Monday, April 2, 2007

It's the access, stupid

The hot topic since the advent of blogging has been where this recent form of self-publishing fits in along the journalistic continuum. In 1999, J.D. Lasica talked to some dedicated and well connected bloggers with actual backgrounds in journalism and tech, and posted their takes on the issue.

Paul Andrews, former tech columnist for the Seattle Times, was full of optimism that blogs would allow an outlet for the voice of the people, allowing a raw form of data to bypass the filters of editorial style and bias. He cites the Seattle and Quebec WTO protests, pointing out a misrepresentation or ignorance by the mainstream media of the protesters' opinions and methods.

Indeed, one of mainstream media's greatest tools is omission: the power to isolate and ignore. In a way, blogs nullify this ability. It's hard to only include in a story that which supports the lead when a hundred blogs are linking together and saying "that's not what really happened." And indeed many bloggers assume the role of "watchdog of the press" today.

In the same piece, Deborah Branscum, a Newsweek contributing editor, waxed rhapsodic about the immediacy and lack of demography of online publishing, but she remains reserved about the displacement of traditional media by the blog, mostly due to the fact that (at least in 1999), bloggers are unpaid, so reporters, needing to eat and house themselves, would continue to do their best work for paying publications.

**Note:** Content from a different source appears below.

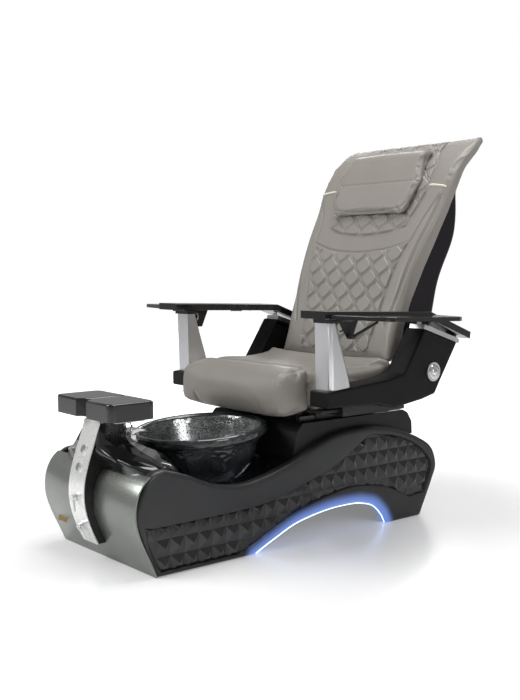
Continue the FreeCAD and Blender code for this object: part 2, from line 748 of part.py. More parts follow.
def arm_shell(label, side):
    """A moulded arm shell, hollow from its inner face, with a hole for the recline pin."""
    up, down = ("up", "down") if side > 0 else ("down", "up")
    body = prism(label, "Sizes.shell_width", ("line", SHELL), way=up)
    face = side * size("shell_width")
    round_edges(body, 9, lambda edge: abs(edge.BoundBox.Center.x - face) < 0.01
                and edge.BoundBox.XLength < 0.01)
    hollow = draw(new_sketch(body, "YZ_Plane"), ("line", inset(SHELL, size("shell_wall"))))
    pocket(body, hollow, "Sizes.shell_width - Sizes.shell_wall", up)
    hole = draw_circle(new_sketch(body, "YZ_Plane"), size("pivot_across"), size("pivot_height"),
                       "Sizes.pivot_radius + 4")
    pocket(body, hole, 400)
    subpart(body, label, x="%d * Sizes.shell_inside" % side)


def pivot_caps():
    """The recline pins, each with its round cover on the outside of a shell."""
    pins = []
    for name, side in SIDES:
        outer = side * (size("shell_inside") + size("shell_width"))
        centre = (size("pivot_across"), size("pivot_height"))
        disc = bar("Sizes.cap_radius", 5, (outer, *centre), (side, 0, 0))
        lid = bar("Sizes.cap_radius - 9", 2, (outer + side * 5, *centre), (side, 0, 0))
        pin = bar("Sizes.pivot_radius", 122, (outer, *centre), (-side, 0, 0))
        pins.append(joined([disc, lid, pin]))
    subpart(grouped(pins), "pivot_caps")


def arm_post(label, side):
    """The tapered metal post between an arm shell and its armrest."""
    body = prism(label, 77, ("line", [(605, 562), (599, 793), (634, 793), (705, 570)]),
                 way="up" if side > 0 else "down")
    round_edges(body, 14, lambda edge: edge.BoundBox.XLength < 0.01 and edge.BoundBox.ZLength > 100
                and abs(edge.BoundBox.Center.x) > 70)
    subpart(body, label, x=side * 375)


def post_caps():
    """The dark caps on the posts, where the armrests come to rest."""
    caps = [block(86, 46, 14, side * 413, 618, 793.3) for name, side in SIDES]
    subpart(grouped(caps), "post_caps")


def rear_mounts():
    """The metal blocks on the shells that hold the armrests' lift pins."""
    mounts = []
    across, height = size("hinge_across"), size("hinge_height")
    for name, side in SIDES:
        middle = side * 414
        outline = [(1075, 755), (1081, 772), (1262, 716), (1277, 709), (1279, 698), (1270, 693), (1256, 699.5)]
        wedge = prism("wedge", 72, ("line", outline))
        place(wedge, middle)
        gap = block(48, 60, 60, middle, 1286, 680)
        pin = bar("Sizes.hinge_pin", 72, (middle - 36, across, height), (1, 0, 0))
        buffer = bar(9, 14.5, (middle, 1092, 766))
        mounts.append(joined([without(wedge, gap), pin, buffer]))
    subpart(grouped(mounts), "rear_mounts")


# ---------------------------------------------------------------------------------------------
# Armrests and trays

ARM = [(540, 811), (540, 837), (1070, 821), (1297, 738), (1293, 712), (1062, 795)]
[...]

I think there's a key point that wasn't addressed in these early pieces: access. The best journalism is based in facts and first-person accounts. Reporters credentialed by newspapers, news weeklies and broadcast media outlets are able to obtain access to these accounts. Just try and get into the White House press room as a blogger.

So the big boys get access to the big players, while citizen journalists are forced to watch from the sidelines. For the forseeable future, this is what will separate bloggers from reporters, and commentary from news on the Web.